Here are a few ways to build strong relationships in remote teams.
4 Keys On How To Build Real Relationships With Remote Teams
It doesn’t really matter if you’re working from home partially, just transitioning to remote work, or if you’re a seasoned pro. There’s one essential thing all remote workers have to do, and that is start building meaningful connections with your remote team members.
Not being in the same room doesn’t take away the fact that you’re still part of a team. And when you’re part of a team, you and your peers have to work together to drive results and achieve goals.
But what does that really mean? First off, you need to acknowledge one of the biggest challenges that remote employees face, and that is bonding with coworkers.
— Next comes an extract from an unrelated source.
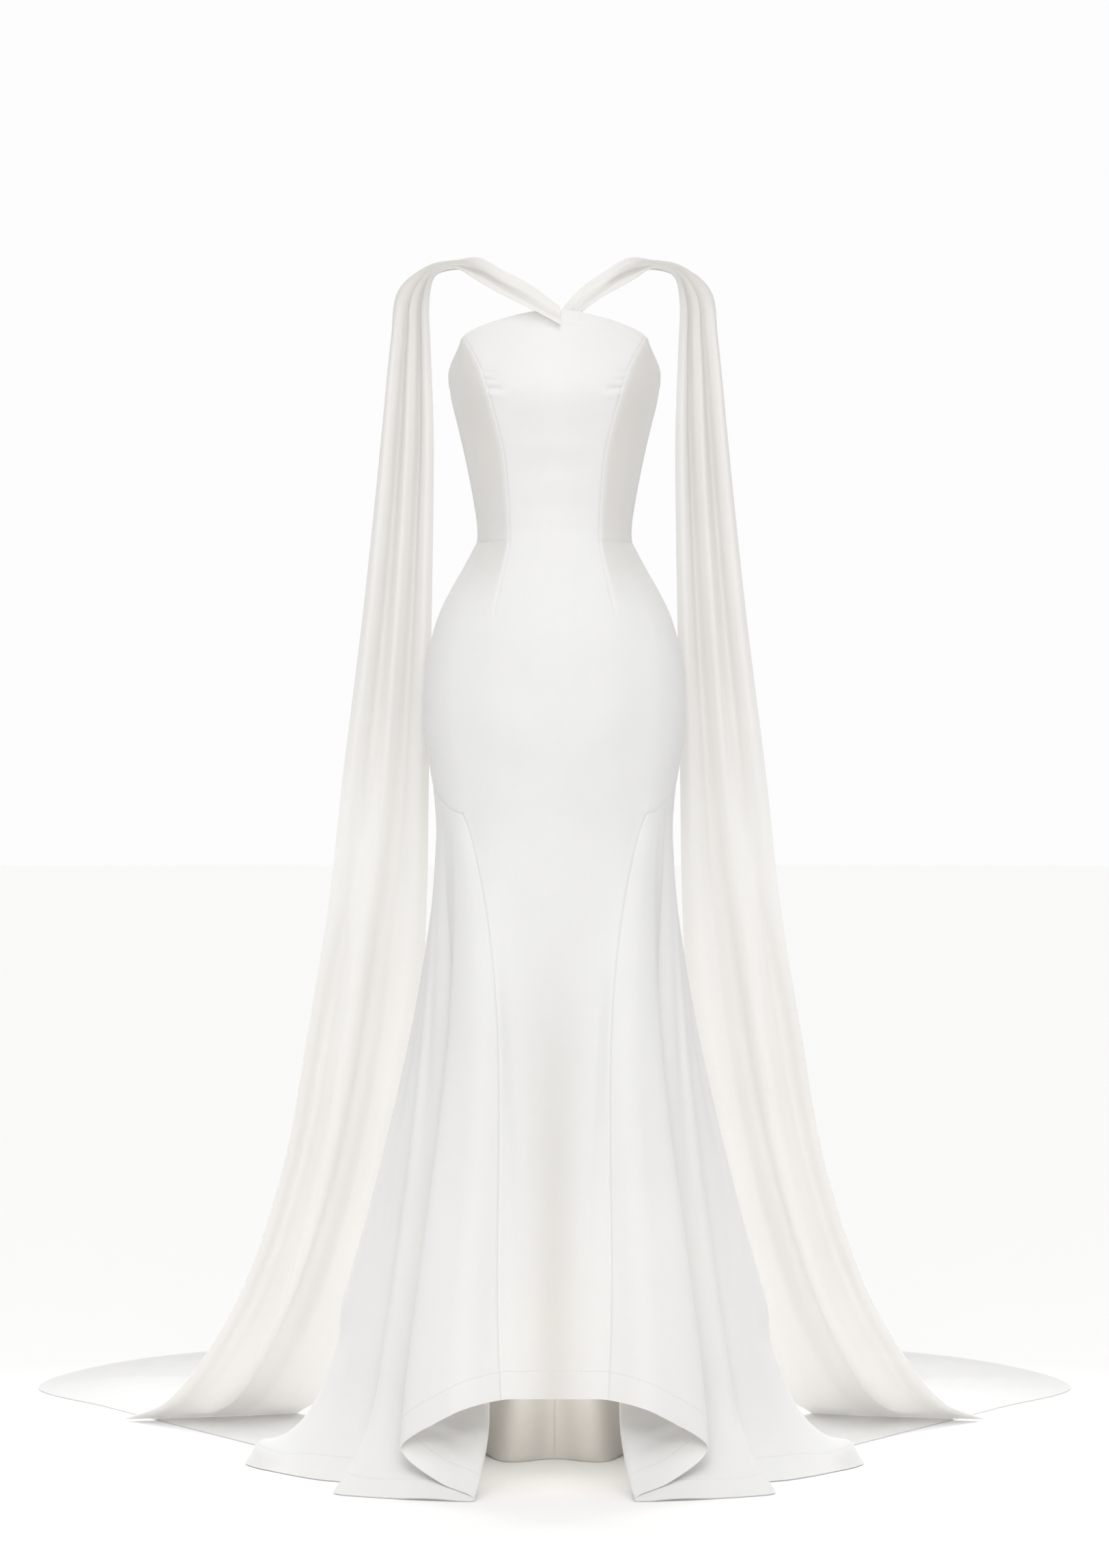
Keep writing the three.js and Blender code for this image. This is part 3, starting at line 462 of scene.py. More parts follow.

When there’s a physical distance and you see each other only through a computer screen, and possibly during different time zones, things get complicated.
Building relationships on any team is not easy, no matter if you’re in the office or working remotely. But the situation gets much harder when it comes to remote or work-from-home teams. Don’t abandon hope just yet; you can start building strong relationships with remote coworkers. The key is to keep strengthening your team day by day. Sit tight as I’m going to share how we managed to build a high-performing marketing team while working remotely.
So, how do you build a strong relationship remotely? Let’s find out.
1. Intentional Communication
It’s safe to say that one of the biggest challenges remote workers face is keeping in touch. When it’s just you and your laptop, you tend to zone out, but many team members would love to chat with you. Don’t reach out only about work. You can touch base and talk about life outside of work, as well.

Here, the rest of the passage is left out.